It's OK To Fail At The Gym

Photo: Victor Freitas, Pexels

Three years ago, I injured my lower back while weightlifting (and again, two times after). It was a motivational buzzkill, to say the least. I’ve struggled with having to lower weights and sometimes, have avoided the gym altogether, feeling as though I’d let myself down.

But the occasional failure isn’t a bad thing. In fact, it can become a good thing, by re-framing your own thoughts around it, K. Aleisha Fetters, a personal and online trainer, said over the phone. This week, we discussed how to quit the gym. But what if you’re feeling a little unmotivated after not seeing any progress and still want to give it one more go?

Think of failure as information

The next time you fail a rep, or you’re just too tired to hit the gym, consider it a learning lesson. “If you’re really pushing yourself in the gym, you’re always going to fail at some point,” Fetters said. “Just because you can’t do something, or you have to take a step back, it’s not failure, it’s information and using that to grow. Everything we do isn’t necessarily about judging or grading what you’re doing.”

And some lifters purposefully train to failure. They design a rep scheme that ends in total body exhaustion.

When you’re hard on yourself for not getting to the gym or missing that last rep, accept it, move on, and do better next time. If you’re feeling too tired to get through your usual 30 minutes of cardio, set a minimum of 10 minutes.

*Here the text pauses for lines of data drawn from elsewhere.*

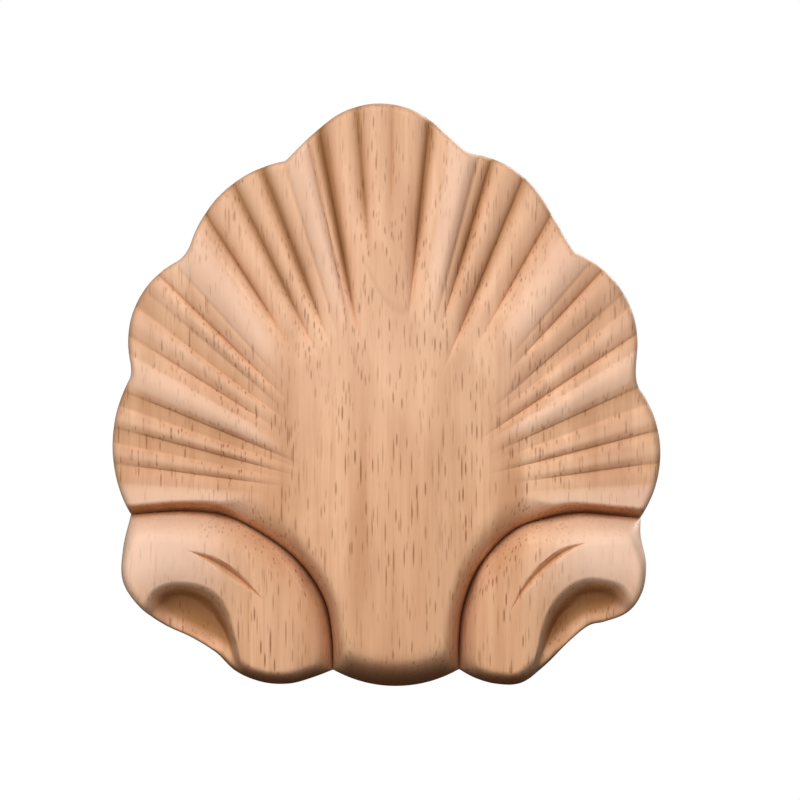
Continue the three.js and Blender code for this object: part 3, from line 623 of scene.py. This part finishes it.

# One growth line that the cut lays bare as a small arch, point down, above the middle. It, and
# the painted shade and highlights, fade out below the rim, so the edge and the back stay plain.
ARCH_X, ARCH_Z = 2.8, 13.4
arch_x, arch_z = axis_x * MM_PER_METRE - ARCH_X, axis_z * MM_PER_METRE - ARCH_Z
off_arch = arch_z - arch_x * arch_x * (arch_x.between(-0.1, 0.1) * 1.1 + 0.2)
arch = off_arch.between(-1.0, 0.0) * off_arch.between(1.6, 0.0)
arch = arch * arch_x.between(-8.0, -5.5) * arch_x.between(2.6, 1.4)
carved = axis_y.between(-0.001, -0.004)
colour = blend_colours(arch * carved * 0.42, colour, END_GRAIN)


def pores(x, y, z, shift, cover, size):
    """Long thin cells, of which a share holds a pore, each with a depth of its own."""
    cell = place.node("ShaderNodeTexVoronoi", {"feature": "F1"},
                      {"Vector": stretched(x, y, z, shift), "Scale": 1.0, "Randomness": 1.0})
    picked = place.node("ShaderNodeSeparateColor", None, {"Color": cell.other_output("Color")})
    strength = picked.other_output("Green") * 0.7 + 0.3
    return cell.between(size, size * 0.4) * picked.between(1 - cover, 1.001 - cover) * strength


crowd = noise(stretched(6, 7, 22, 5.0), 2.0).between(0.34, 0.60) * 0.55 + 0.45
long_pores = pores(0.58, 0.8, 9.0, 0.0, 0.62, 0.35)
short_pores = pores(0.54, 0.8, 4.5, 11.0, 0.62, 0.36)
pore = long_pores.maths("MAXIMUM", long_pores, short_pores) * crowd
colour = blend_colours(pore * 0.86, colour, PORE)

# The board is a little paler toward its top and browner low in the middle, partly as wood tone
# and partly as painted light from above; the two lower corners, on the scroll tops, get a pale
# pink painted highlight, and the ridges between the flutes a paler painted highlight
across = axis_x.maths("ABSOLUTE", axis_x)
colour = blend_colours(axis_z.between(-0.020, 0.012) * 0.2, colour, PALE_PINK_AND_PAINTED_HIGHLIGHT)
low_middle_tone_and_shade = axis_z.between(-0.012, -0.036) * across.between(0.014, 0.009)
colour = blend_colours(low_middle_tone_and_shade * 0.28, colour, WOOD_TAN)
painted_corner_highlight = across.between(0.020, 0.035) * axis_z.between(-0.012, -0.024)
painted_corner_highlight = painted_corner_highlight * axis_z.between(-0.038, -0.027) * carved
painted_shading = place.node("ShaderNodeAttribute", {"attribute_name": "painted_shading"}, output="Fac")
painted_shading = painted_shading * carved
# Painted highlight: the scroll tops at the lower corners are painted paler and pinker
colour = blend_colours(painted_corner_highlight * painted_shading.between(0.5, 0.0) * 0.8, colour, PALE_PINK_AND_PAINTED_HIGHLIGHT)
# Painted highlight: the ridges between the flutes are painted paler
colour = blend_colours(painted_shading.between(0.0, -0.6) * 0.45, colour, PALE_PINK_AND_PAINTED_HIGHLIGHT)

# Painted shade: the cuts, creases and hollows are painted brown, their deepest parts darker still
colour = blend_colours(painted_shading.between(0.2, 1.6) * 0.75, colour, CUT_PAINTED_SHADE)
colour = blend_colours(painted_shading.between(1.5, 2.8) * 0.7, colour, DARK_PAINTED_SHADE)

# End grain where the surface faces up, and painted shade on the underside along the foot, where it
# faces down
normal = place.node("ShaderNodeTexCoord", output="Normal")
facing_up = place.node("ShaderNodeSeparateXYZ", None, {"Vector": normal}, "Z")
colour = blend_colours(facing_up.between(0.5, 1.0) * 0.25, colour, END_GRAIN)
painted_underside_shade = facing_up.between(-0.3, -1.0) * axis_z.between(-0.030, -0.040)
colour = blend_colours(painted_underside_shade * painted_shading.between(0.9, 0.2) * 0.95, colour, DARK_PAINTED_SHADE)

roughness = 0.42 + fibre * 0.16 + pore * 0.2
relief = 0.5 + fibre * 0.2 + streak * 0.15 - pore * 0.9
bump = place.node("ShaderNodeBump", None,
                  {"Strength": 0.35, "Distance": 0.0002, "Height": relief})
for socket, wire in (("Base Color", colour), ("Roughness", roughness), ("Normal", bump)):
    wood.node_tree.links.new(wire.socket, surface_node.inputs[socket])
surface_node.inputs["Specular IOR Level"].default_value = 0.05

shell.data.materials.clear()
shell.data.materials.append(wood)
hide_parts("shell_applique")
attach(shell, "root")


# The stage: a pale floor far below the shell, which hangs in the air as on a clear wall. A
# soft light stands above and in front, a second in front and one behind. The room is white to
# the camera, and lights the shell only a little.
bpy.ops.object.select_all(action="DESELECT")
bpy.ops.mesh.primitive_plane_add(size=1.6, location=(0, 0, -1.2))
floor = bpy.context.object
floor.name = "pale_floor"
pale = bpy.data.materials.new("pale paper")
pale.use_nodes = True
pale.node_tree.nodes["Principled BSDF"].inputs["Base Color"].default_value = (0.86, 0.86, 0.85, 1)
pale.node_tree.nodes["Principled BSDF"].inputs["Roughness"].default_value = 0.8
floor.data.materials.append(pale)


def aim_at(thing, target):
    thing.rotation_euler = (Vector(target) - thing.location).to_track_quat("-Z", "Y").to_euler()


def area_light(name, location, size, power):
    bpy.ops.object.light_add(type="AREA", location=location)
    light = bpy.context.object
    light.name, light.data.size, light.data.energy = name, size, power
    aim_at(light, (0, 0, 0))


area_light("key_light", (-0.15, -0.95, 0.75), 1.2, 11.8)
area_light("front_light", (-0.15, -1.40, 0.40), 1.1, 13.0)
area_light("back_light", (0.7, 1.1, 0.7), 0.6, 24.0)

world = bpy.data.worlds.new("white room")
bpy.context.scene.world = world
world.use_nodes = True
room = world.node_tree.nodes["Background"]
room.inputs["Color"].default_value = (1, 1, 1, 1)
ROOM_LIGHT = 0.03
seen = Wire(world.node_tree, None).node("ShaderNodeLightPath", output="Is Camera Ray")
strength = seen * (1 - ROOM_LIGHT) + ROOM_LIGHT
world.node_tree.links.new(strength.socket, room.inputs["Strength"])
bpy.context.scene.view_settings.view_transform = "Standard"

# The camera stands a metre off, straight in front, as the photograph was taken
CAMERA_PLACE = (0.00211, -1.0057, -0.00089)
CAMERA_LENS, CAMERA_SENSOR = 277, 36
bpy.ops.object.camera_add(location=CAMERA_PLACE, rotation=(math.pi / 2, 0, 0))
camera = bpy.context.object
camera.data.lens = CAMERA_LENS
camera.data.sensor_width = CAMERA_SENSOR
bpy.context.scene.camera = camera
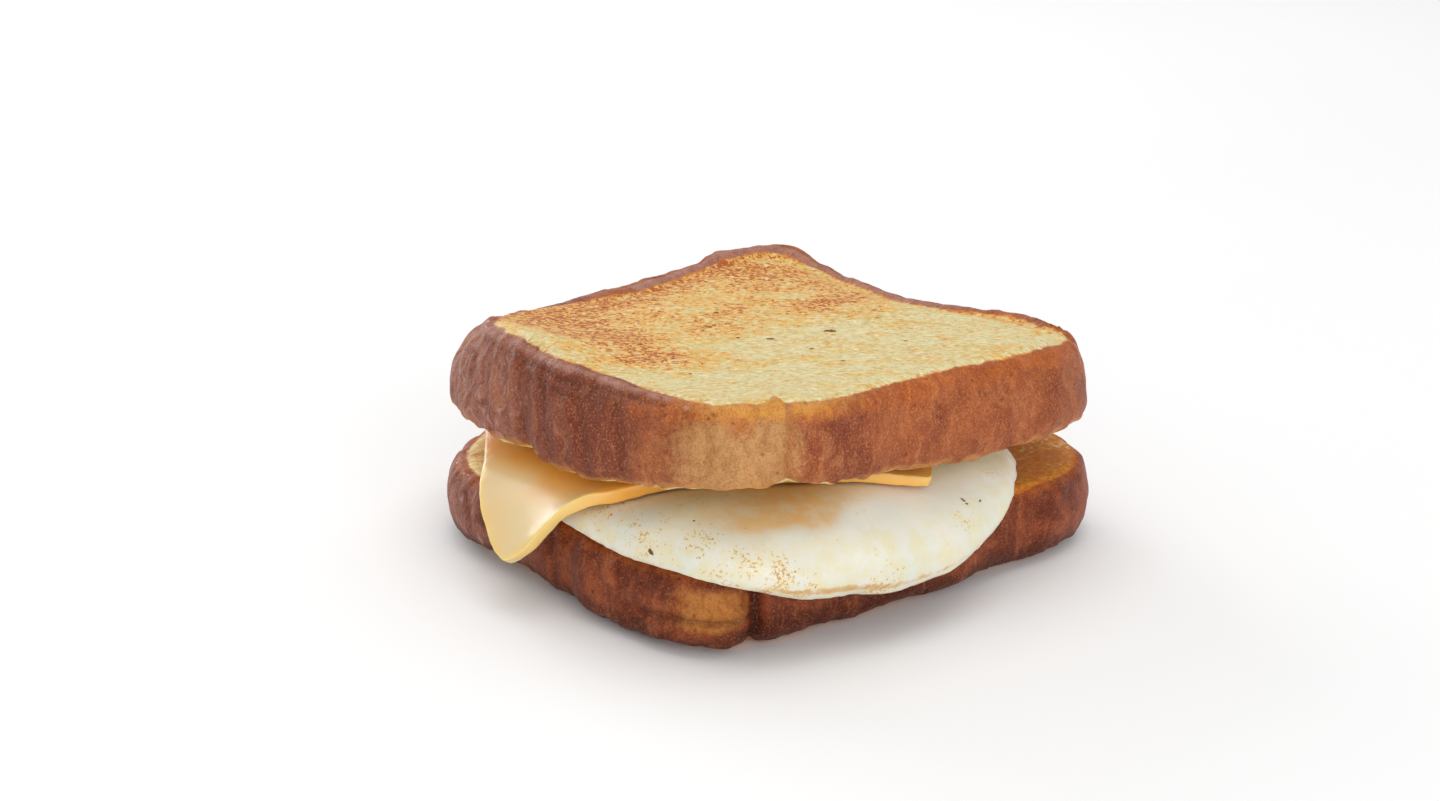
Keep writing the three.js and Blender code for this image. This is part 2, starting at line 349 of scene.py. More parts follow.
def makeCrumbGroup():
    # the cut face: pale crumb with short fibres and pits, toasted where the mask says, with painted
    # shade in its hollows and a painted highlight on its fibres
    inputs = {
        "Toast": 0,
        "Fibre": 1,
        "Cream": paint(221, 208, 154),
        "Butter": paint(216, 186, 98),
        "Gold": paint(238, 186, 98),
        "Brown": paint(176, 84, 28),
    }
    tree, given, result = newGroup("crumbSurface", inputs)
    place = placeIn(tree)
    turn = math.radians(crumbGrain["turn"])
    turned = addNode(tree, "VectorRotate", {"Vector": place, "Angle": turn}).outputs[0]
    stretched = {0: turned, 1: (0.5, 1, 1)}
    along = addNode(tree, "VectorMath", stretched, operation="MULTIPLY").outputs[0]
    fibres = noiseField(tree, along, crumbGrain["fibres"], 3, 0.6)
    grain = noiseField(tree, place, crumbGrain["grain"], 3, 0.65)
    broad = noiseField(tree, along, crumbGrain["broad"], 3, 0.6)
    clumps = noiseField(tree, place, crumbGrain["clumps"], 2, 0.6)
    cells = cellField(tree, place, crumbGrain["cells"])

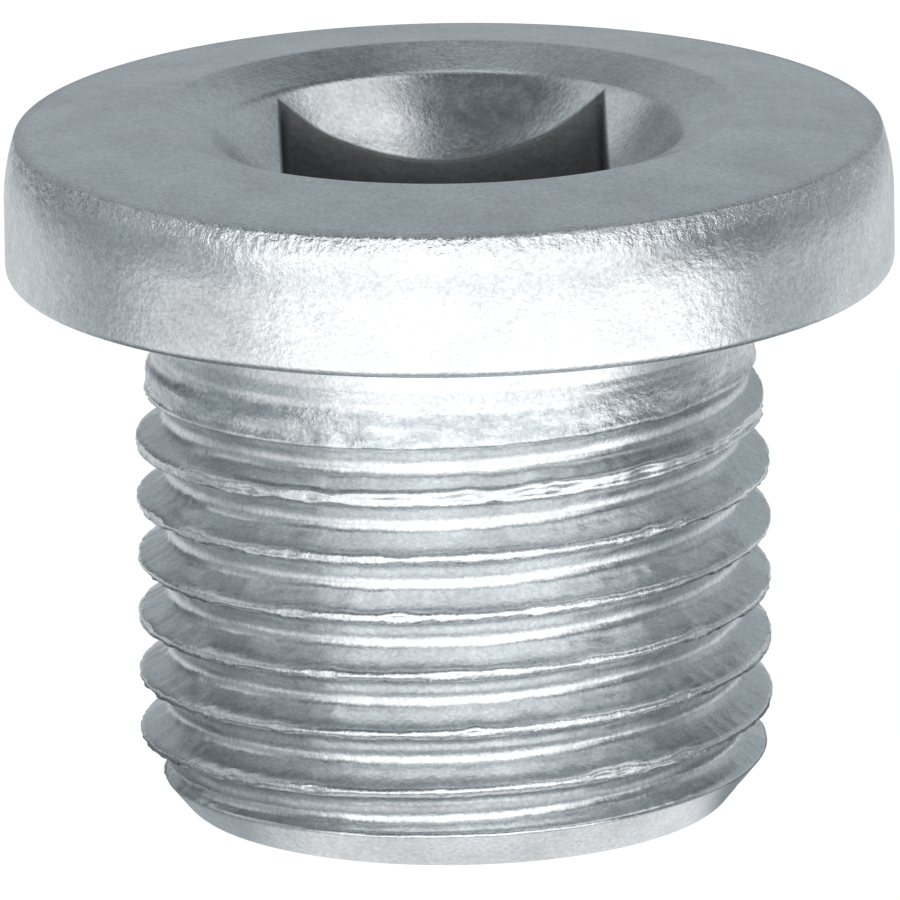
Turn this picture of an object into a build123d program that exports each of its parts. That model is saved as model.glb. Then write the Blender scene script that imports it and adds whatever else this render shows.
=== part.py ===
"""Flanged screw plug with a square key socket, as used to drain or fill an oil sump.

The plug is one piece of steel: a cold-forged head with a dished, square-punched socket, a plain neck
and a rolled M16 x 1.5 right-hand thread that fades out into the neck.
Lengths are millimetres.  The plug stands on its threaded end, with the origin at the centre of that
end face, +Z up through the head, and the socket's flats square to X and Y.
"""

import os
from math import atan2, ceil, degrees, radians, tan

from build123d import *

# Thread, metric fine
thread_diameter = 15.9  # over the crests
thread_root_diameter = 14.2
thread_pitch = 1.5
thread_angle = 60  # between the two flanks
thread_crest_flat = 0.19
runout_turns = 2  # last turns, in which the groove fades into the neck
runout_exit = 0.05  # how far above the neck the groove's floor ends

# Shank
shank_length = 13.65  # from the end face to the sealing face under the head
neck_diameter = 15.0  # the blank, left unrolled under the head
neck_length = 1.32
neck_corner = 0.25  # sloped corner where the neck meets the head
end_diameter = 13.6  # flat end face inside the lead-in chamfer
lead_in_height = 1.4

# Head
head_diameter = 22.25
head_thickness = 4.0
seal_edge_width = 0.13  # small break of the edge round the sealing face
seal_edge_height = 0.25
crown_height = 1.72  # upper part of the side, which curves in towards the top
crown_inset = 0.29
top_fall = 0.44  # from the rim of the dish out to the edge of the head
edge_radius = 0.65  # between the side and the top

# Dish round the socket
rim_diameter = 14.55  # the highest line of the head
wall_diameter = 11.8  # top of the dish's steep wall
wall_depth = 0.5
bowl_diameter = 11.45  # foot of that wall, where the bowl begins
bowl_edge_depth = 1.12
bowl_depth = 2.35  # where the bowl meets the middle of a flat

# Square socket
socket_width = 8.1  # across flats, for an 8 mm square key
socket_depth = 9.5
socket_corner_radius = 0.3
socket_point_angle = 140  # left in the floor by the punch's blunt point

# Places that follow from the sizes above
thread_radius = thread_diameter / 2
root_radius = thread_root_diameter / 2
neck_radius = neck_diameter / 2
head_radius = head_diameter / 2
flat_radius = socket_width / 2
total_height = shank_length + head_thickness
runout_height = runout_turns * thread_pitch
runout_end = shank_length - neck_length
runout_start = runout_end - runout_height
socket_floor = total_height - socket_depth

with BuildPart() as plug:
    # Head, neck and shank as one turned section
    with BuildSketch(Plane.XZ) as section:
        with BuildLine():
            end_face = Line((0, 0), (end_diameter / 2, 0))
            lead_in = Line(end_face @ 1, (thread_radius, lead_in_height))
            crests = Line(lead_in @ 1, (thread_radius, runout_start))
            fade = Line(crests @ 1, (neck_radius, runout_end))
            neck = Line(fade @ 1, (neck_radius, shank_length))
            sealing_face = Line(neck @ 1, (head_radius - seal_edge_width, shank_length))
            seal_edge = Line(sealing_face @ 1, (head_radius, shank_length + seal_edge_height))
            head_edge = (head_radius - crown_inset, total_height - top_fall)
            side = Line(seal_edge @ 1, (head_radius, head_edge[1] - crown_height))
            crown = TangentArc(side @ 1, head_edge, tangent=side % 1)
            top = Line(crown @ 1, (rim_diameter / 2, total_height))
            rim_slope = Line(top @ 1, (wall_diameter / 2, total_height - wall_depth))
            wall = Line(rim_slope @ 1, (bowl_diameter / 2, total_height - bowl_edge_depth))
            bowl = Line(wall @ 1, (flat_radius, total_height - bowl_depth))
            bowl_floor = Line(bowl @ 1, (0, total_height - bowl_depth))
            Line(bowl_floor @ 1, end_face @ 0)
        make_face()
        chamfer(section.vertices().sort_by_distance(neck @ 1)[0], neck_corner)
        fillet(section.vertices().sort_by_distance(head_edge)[0], edge_radius)
    revolve(axis=Axis.Z)

    # Square socket, then the blunt point of its punch
    with BuildSketch(Plane.XY.offset(socket_floor)) as square:
        RectangleRounded(socket_width, socket_width, socket_corner_radius)
    extrude(amount=socket_depth, mode=Mode.SUBTRACT)
    point_depth = flat_radius / tan(radians(socket_point_angle / 2))
    with BuildSketch(Plane.XZ) as point:
        with BuildLine():
            point_rim = Line((0, socket_floor), (flat_radius, socket_floor))
            point_side = Line(point_rim @ 1, (0, socket_floor - point_depth))
            Line(point_side @ 1, point_rim @ 0)
        make_face()
    revolve(axis=Axis.Z, mode=Mode.SUBTRACT)

    # Section of the thread groove, seen along the helix: x leads outwards from the floor of the groove
    half_angle = radians(thread_angle / 2)
    mouth_half_width = (thread_pitch - thread_crest_flat) / 2
    root_half_width = mouth_half_width - (thread_radius - root_radius) * tan(half_angle)
    cutter_half_width = mouth_half_width + thread_crest_flat / 8  # past the crests, short of the next turn
    cutter_reach = (cutter_half_width - root_half_width) / tan(half_angle)

    # The groove runs at full depth from below the end face, then climbs out of the blank
    groove_height = ceil(runout_start / thread_pitch + 1) * thread_pitch
    climb = neck_radius + runout_exit - root_radius
    with BuildLine() as groove_path:
        rolled = Helix(
            thread_pitch,
            groove_height,
            root_radius,
            center=(0, 0, runout_start - groove_height),
        )
        Helix(
            thread_pitch,
            runout_height,
            root_radius,
            center=(0, 0, runout_start),
            cone_angle=degrees(atan2(climb, runout_height)),
        )
    with BuildSketch(Plane(rolled @ 0, x_dir=(1, 0, 0), z_dir=rolled % 0)) as groove:
        with BuildLine():
            root = Line((0, -root_half_width), (0, root_half_width))
            first_flank = Line(root @ 1, (cutter_reach, cutter_half_width))
            mouth = Line(first_flank @ 1, (cutter_reach, -cutter_half_width))
            Line(mouth @ 1, root @ 0)
        make_face()
    sweep(path=groove_path.line, is_frenet=True, mode=Mode.SUBTRACT)

plug.part.label = "plug"
os.makedirs("parts", exist_ok=True)
export_step(plug.part, "parts/plug.step")
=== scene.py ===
"""Looks of the flanged screw plug: zinc-plated steel on a plain white floor.

The plug is drawn as one closed mesh in the frame's own coordinates.  Its thread is a grid whose rows
climb with the helix, and the head is turned from a half section with small rounded edges.
Lengths are millimetres until the mesh is made, and heights are measured from the end face.
"""

from math import acos, atan2, ceil, cos, hypot, pi, radians, sin, tan

import bpy
import numpy as np
from mathutils import Matrix, Vector

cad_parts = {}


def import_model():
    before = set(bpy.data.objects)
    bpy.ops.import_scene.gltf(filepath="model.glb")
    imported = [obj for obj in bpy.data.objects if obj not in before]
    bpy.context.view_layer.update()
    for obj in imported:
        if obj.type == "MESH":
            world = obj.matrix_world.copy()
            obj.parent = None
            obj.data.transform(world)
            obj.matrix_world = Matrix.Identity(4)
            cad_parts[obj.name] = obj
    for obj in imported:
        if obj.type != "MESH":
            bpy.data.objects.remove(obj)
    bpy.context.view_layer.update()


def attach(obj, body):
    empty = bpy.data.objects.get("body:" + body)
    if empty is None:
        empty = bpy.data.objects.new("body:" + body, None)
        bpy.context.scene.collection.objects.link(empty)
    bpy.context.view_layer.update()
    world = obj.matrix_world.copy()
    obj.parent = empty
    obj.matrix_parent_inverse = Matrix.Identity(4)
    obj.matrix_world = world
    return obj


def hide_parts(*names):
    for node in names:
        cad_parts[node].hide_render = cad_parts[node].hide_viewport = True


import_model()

MM = 0.001
FRONT = -92.3  # angle of the photograph's side, degrees round Z from +X

# Thread
PITCH = 1.5
CREST_R = 7.95
ROOT_R = 7.15
NECK_R = 7.5
FLANK = radians(28)  # from the plane square to the axis to the top side of a crest
FLANK_UNDER = radians(17)  # the same for a crest's underside, which runs into a rounder root
CREST_FLAT = 0.19
GROOVE_BLEND = 0.04  # rounding between the groove and the crests
FADE_START = 9.33  # where the run-out begins, at angle 0
FADE_END = FADE_START + 2 * PITCH  # where the blank has thinned down to the neck
FADE_EXIT = 0.05  # how far above the neck the groove's floor ends
GROOVE_END = 11.65  # where the groove has gone, on the still thinning blank
GROOVE_FADE = 1.3  # above 1 the groove stays deep for longer
END_R = 6.8
LEAD_IN = 1.4  # height of the chamfer at the end
LEAD_IN_BLEND = 0.08

# Wear of the rolled thread: a seam along the middle of each crest, nicks, and uneven edges
RAGGED = 0.018
UNEVEN_CELLS = ((11, 190, 0.3), (12, 60, 0.5))  # random seed, cells round the thread, height of a cell
SEAM_DEPTH = 0.03
SEAM_WIDTH = 0.8  # share of the crest's width
SEAM_SPREAD = 0.45  # how much wider half a crest is at the end of the run-out
FADE_SEAM_DEPTH = 0.1
FADE_SEAM_ONSET = 0.25  # share of the run-out over which its deeper seam comes in
FADE_SEAM_UNEVEN = 0.2
NICK_DEPTH = 0.05
NICK_ONSET = 0.6  # unevenness at which a nick begins

# Head: points of its half section are a radius and a height
SEAL_Z = 13.65
HEAD_R = 11.125
TOP_Z = 17.65
CROWN_Z = 15.49  # where the side begins to curve in
CROWN_STEPS = 8
HEAD_EDGE = (10.835, 17.21)
RIM = (7.275, TOP_Z)
DISH_SHOULDER = (5.9, 17.15)
DISH_WAIST = (5.05, 16.1)
DISH_FOOT_Z = 15.3
NECK_ROUND = 0.25
SEAL_ROUND = 0.27
EDGE_ROUND = 0.65
RIM_ROUND = 0.3
SHOULDER_ROUND = 0.5
WAIST_ROUND = 2.5
ROUND_STEPS = 6
ROUND_SHARE = 0.45  # the most that a round takes of the lines beside it
SECTION_STEP = 0.35  # longest step along the section

# Socket
FLAT_R = 4.05
CORNER_R = 0.3
FLOOR_Z = 8.15
POINT_Z = 6.676
ROUND_RING_R = DISH_SHOULDER[0] - 0.1  # the dish's rings stay round as far in as this
SQUARE_SHARES = (0.1, 0.2, 0.32, 0.5, 0.7, 0.86, 0.95)  # of the way from the last round ring to the square
SQUARE_MARGIN = 0.06  # where that way ends, outside the square
SOCKET_LIP = ((0.05, 0.037), (0.015, -0.005), (0.0, -0.05), (0.0, -0.8))  # outwards and up from the edge
FLOOR_EDGE = 0.1  # small slope between the socket's walls and its floor
POINT_ROWS = ((4.0, 0.0), (2.7, 0.33), (1.35, 0.66))  # radius, and share of the way down the blunt point
FLOOR_MARGIN = 0.12  # least distance from the point's rows to the walls

# End face
END_LIP = ((0.03, 0.05), (-0.02, 0.012), (-0.1, 0.0))  # outwards and up from the end face's edge
END_RINGS = (5.0, 2.5)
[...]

“When the option isn’t either go to the gym or sit on the couch, knowing there’s an in-between is helpful,” she added.

And maybe you just need the rest. Failure isn’t acknowledging when your body screams “I need a break from the gym,” but make sure you’re not using it as an excuse (if you’re tired, go! if you’re sick, reconsider).

Be patient

If you’re wondering why you aren’t seeing results immediately, and question whether it’s all worth it, remind yourself to remain calm. You’re probably progressing and just don’t know it.

“Unfortunately, it’s going to take time,” Fetters said. “It’s going to take much more time than anyone wants. But it’s important to understand the changes that are going on the cellular level. its important to realise there’s a lot going on on a very small scale, like your muscle fibres.”

And if your form improves or you’re better able to control weights, consider it a win. “Those are signs of progress too and it’s important not just to look straight at the numbers, but [...] the quality of the exercise.”

If you’re on a strict weightlifting or any other program, don’t jump to another program in the hopes that one will work better than another. “If you keep trying new things, your body is never going to progress at any one thing,” she added.

It’s OK to change your goals

Photo: Victor Freitas, Pexels

It’s too easy to fall into the trap of comparing yourself to your past performance. I, for one, could lift more at 23 than I can at 28 and have (begrudgingly) learned to accept that my body and lower back can’t withstand the same intensity at times.

“When people are trying to get back in the gym, that first workout, they’re comparing everything they’re doing that day to what they were doing 10 years ago,” Fetters said. “Think about what you were doing yesterday, instead.”

And if the goal isn’t satisfying you any longer, or feels unattainable, change it. Find something that actually motivates you, whether it’s weight loss or twenty-inch biceps. Just be patient and take each day at a time.